In Plataea, the young Greek warrior Nikias dreams of glory in the Olympic games as he trains for the pankration – the no-holds-barred ultimate fighting of the era – until an act of violence in defense of his beloved threatens to send him into exile. But before his trial can take place, a traitor opens the city gates to a surprise attack force.

Suddenly trapped inside their own fortress, the Plataeans are fighting for their lives. As Nikias seeks to discover the identity of the man who betrayed the city, he makes a daring escape, gathers an army, and leads this ragtag band into a suicidal battle at the gates of the citadel – a battle that will decide the fates of his family, his friends, and the woman he loves.

In the vein of Bernard Cornwell, Conn Iggulden, and Steven Pressfield, Sons of Zeus marks the beginning of a richly detailed new action-adventure series.

Sons of Zeus Review

It’s always a privilege to be considered as worthy to review a book, and even more so to be specifically asked to do so.

This book was one that had managed to slip past what I thought was a fairly good radar for new books and new authors. So to get the nod as someone who knows / likes good Historical Fiction especially that which is set in Ancient Greece was a bit of an ego boost.

To then, via some back and forth email banter discover that the author is also a total gent, really nice bloke and someone with a real passion for the period was all I needed to whole heartedly say yes please.

Yet somehow it then took me 6 or 7 weeks to crack the book open, this I can only put down to the pressures of one of the busiest years ever for fantastic books. It’s not like the book isn’t visually appealing, the book, a burnt orange colour depicting a Warrior in full panoply backed by a city in flames. The cover shouts that the story is bursting forth from the pages with tales of action, violence and history.

I was determined that this really nice bloke would get his review, so two nights ago I picked up the book. WOW what a journey, two nights of staying up until around 2am to finish the book left me tired, but the book left me exhausted. Both from the pace of the plot and the battles, but also from the emotion of the loss of life and loved ones. The brutality of war and life in ancient Plataean Greece, and the standards to which most of the men and women held themselves for honour, propriety and prowess.
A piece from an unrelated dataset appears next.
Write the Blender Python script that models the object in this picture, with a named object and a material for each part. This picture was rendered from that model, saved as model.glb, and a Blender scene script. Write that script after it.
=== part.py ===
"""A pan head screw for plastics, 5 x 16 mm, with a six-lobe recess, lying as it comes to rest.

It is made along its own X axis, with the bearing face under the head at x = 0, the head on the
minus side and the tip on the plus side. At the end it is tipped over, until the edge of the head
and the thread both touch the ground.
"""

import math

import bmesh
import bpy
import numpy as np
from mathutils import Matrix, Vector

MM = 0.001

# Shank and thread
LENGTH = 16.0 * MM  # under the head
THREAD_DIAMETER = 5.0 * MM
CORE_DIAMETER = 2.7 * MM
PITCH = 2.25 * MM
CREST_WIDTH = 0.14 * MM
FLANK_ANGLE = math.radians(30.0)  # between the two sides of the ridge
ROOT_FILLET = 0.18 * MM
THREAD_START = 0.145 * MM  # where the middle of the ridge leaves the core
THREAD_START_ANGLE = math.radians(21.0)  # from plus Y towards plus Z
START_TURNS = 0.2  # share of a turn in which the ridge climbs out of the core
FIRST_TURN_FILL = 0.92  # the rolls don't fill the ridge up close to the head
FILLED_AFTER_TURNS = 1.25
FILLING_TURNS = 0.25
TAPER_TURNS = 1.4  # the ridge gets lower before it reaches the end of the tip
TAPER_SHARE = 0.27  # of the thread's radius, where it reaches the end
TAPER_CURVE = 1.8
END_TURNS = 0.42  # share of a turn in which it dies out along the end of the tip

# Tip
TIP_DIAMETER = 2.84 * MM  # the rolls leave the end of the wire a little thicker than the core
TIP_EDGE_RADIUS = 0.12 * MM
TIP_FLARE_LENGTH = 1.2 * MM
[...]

Noble, uses and weaves his tale into the history really well, introducing characters, creating others, breathing life into every one of them. But he also manages to educate the reader on life at the time without making it feel like a history lesson. He works from a neutral standpoint not judging but allowing the reader to judge good from bad. Even hero’s commit evil acts, its just depends on time place and circumstance. War is an evil mistress, and demands a high price.

It takes a really strong book to keep me up late (I have a 2 year old, and a job, sleep is precious) It takes a great story to make me read and read until I fall asleep holding the book, or have to physically force myself to put the book down.

In the shape of Nikias the young warrior, his grandfather Menesarkus the old general, the household slave, the Skythian slave, the blacksmith and inventor Chusor  and many other great character inventions Noble Smith takes a passage from Thucydides “History of the Peloponnesian War” covering an attempt by the Thebans to take over their rivals the Plataeans city and adds meat to the bones to create this wonderful take, the first I hope in a long series.

The publisher blurb makes a comparison to Conwell and Pressfield. I would be more inclined to make a comparison to Christian Cameron, the tale gripped me with the same intensity that his books do.

Very highly recommended, one of my top 5 books for the year.